According to legend, Dawson resident Capt. Dick Stevenson found a human toe preserved in a jar of alcohol while he was refurbishing a local cabin. The toe was said to have belonged to miner Louie Liken who lost it to frostbite in the 1920s and decided he needed to keep it. Stevenson found it under the cabin's floorboards 50 years later.
After a discussion with friends, Stevenson in 1973 started the Sourtoe Cocktail Club at the Eldorado Hotel bar. Membership in the club was simple: Order a shot of your favorite alcohol in a wide-mouth glass, then drop the toe in the glass. Swallow the drink and let the toe touch your lips as you finish and you've joined the club.
The club has since relocated to the Downtown Hotel bar and operates under the authority of "Captain" Terry Lee.
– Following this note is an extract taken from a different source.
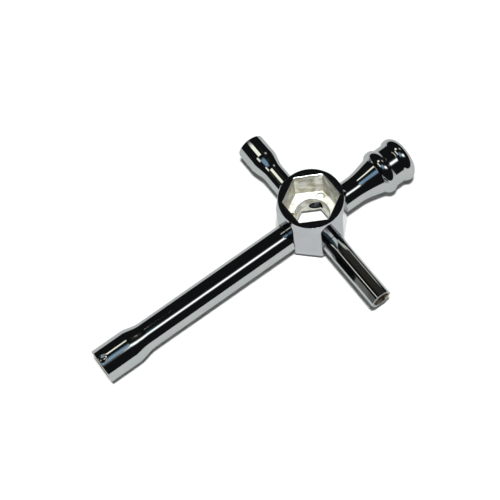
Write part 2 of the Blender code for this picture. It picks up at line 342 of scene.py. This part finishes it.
def socket_sections(reach, socket):
    """The inside of a socket from its mouth: lead-in cone, hexagon, bore and drilled end."""
    hexagon = polygon(socket.flats, 6, first_flat=math.radians(socket.turn_deg))
    mouth = socket.flats / 2 / math.cos(math.pi / 6) + socket.lead_in
    cone_drop = mouth - socket.flats / 2
    sections = []
    for drop in spread(0.0, cone_drop, steps=8):
        sections.append((reach - drop, wider(hexagon, circle(mouth - drop))))
    floor = reach - socket.depth
    sections.append((floor, hexagon))
    sections.append((floor - SOCKET_FLOOR_SLOPE, circle(socket.bore / 2)))
    sections.append((socket.bore_end, circle(socket.bore / 2)))
    point = socket.bore / 2 * (1 - DRILL_TIP_SHARE) / math.tan(math.radians(DRILL_POINT_DEG))
    sections.append((socket.bore_end - point, circle(socket.bore / 2 * DRILL_TIP_SHARE)))
    return sections


def swelling_sections(neck, head, swell):
    """A round neck that swells smoothly to a head."""
    sections = []
    for station in spread(swell[0], swell[1], steps=28):
        share = (station - swell[0]) / (swell[1] - swell[0])
        sections.append((station, circle(neck + (head - neck) * smooth_step(share))))
    return sections


def press_dent(item):
    """Press a shallow round dent into the upper side of the long arm's head."""
    tilt = math.radians(DENT_TILT_DEG)
    across = Vector((math.cos(tilt), math.sin(tilt), 0.0))
    ball_radius = (DENT_RADIUS**2 + DENT_DEPTH**2) / (2 * DENT_DEPTH)
    ball = across * (LONG_HEAD_RADIUS - DENT_DEPTH + ball_radius)
    ball.z = LONG_REACH - DENT_FROM_MOUTH
    for vertex in item.data.vertices:
        from_ball = vertex.co - ball
        near = from_ball.length < ball_radius + DENT_DEPTH
        outside = math.hypot(vertex.co.x, vertex.co.y) > LONG_HEAD_RADIUS - MOUTH_ROUNDING
        if near and outside:
            push = soft_greatest(ball_radius - from_ball.length, 0.0, DENT_DEPTH / 2)
            vertex.co += across * -push


def build_long_arm():
    sections = tang_sections(LONG_TUBE_RADIUS)
    sections += swelling_sections(LONG_TUBE_RADIUS, LONG_HEAD_RADIUS, LONG_SWELL)
    dent_zone = LONG_REACH - DENT_FROM_MOUTH - DENT_ZONE_MARGIN
    for station in spread(dent_zone, LONG_REACH - MOUTH_ZONE_MARGIN, steps=36):
        sections.append((station, circle(LONG_HEAD_RADIUS)))
    sections += quarter_round(LONG_REACH, LONG_HEAD_RADIUS, MOUTH_ROUNDING)
    sections += socket_sections(LONG_REACH, LONG_SOCKET)
    dent_points = (DENT_POINT_SPACING_DEG, DENT_POINT_REACH_DEG)
    angles = ring_angles(ARM_POINTS, (DENT_TILT_DEG,), *dent_points)
    arm = loft("long_arm_fine", sections, angles)
    press_dent(arm)
    arm.matrix_world = arm_frame(Vector((-1, 0, 0)))
    return arm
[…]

He's caretaker of the franchise and the latest toe — a leathery, blackened digit with an overlong nail rumored to have belonged to a 16-year-old lawnmower-accident victim from Whitehorse — in what has become a long line of amputated appendages.
For the cost of a $5 drink and a $5 participation fee, Lee puts candidates through the initiation right, dropping the toe in the glass and upon successful completion of the task, issuing a signed certificate and wallet card admitting the drinker to the exclusive club.
How exclusive? The roster already contains more than 55,600 members and grows by the hundreds each week.
When we visited, there were many willing participants, including a surprisingly number of middle-aged women. I briefly considered adding our name to the list but, when you're married to nurse, you learn the dangers of becoming intimate with dead tissue. Besides, "lips that touch dead toes will never touch mine," or so I assumed.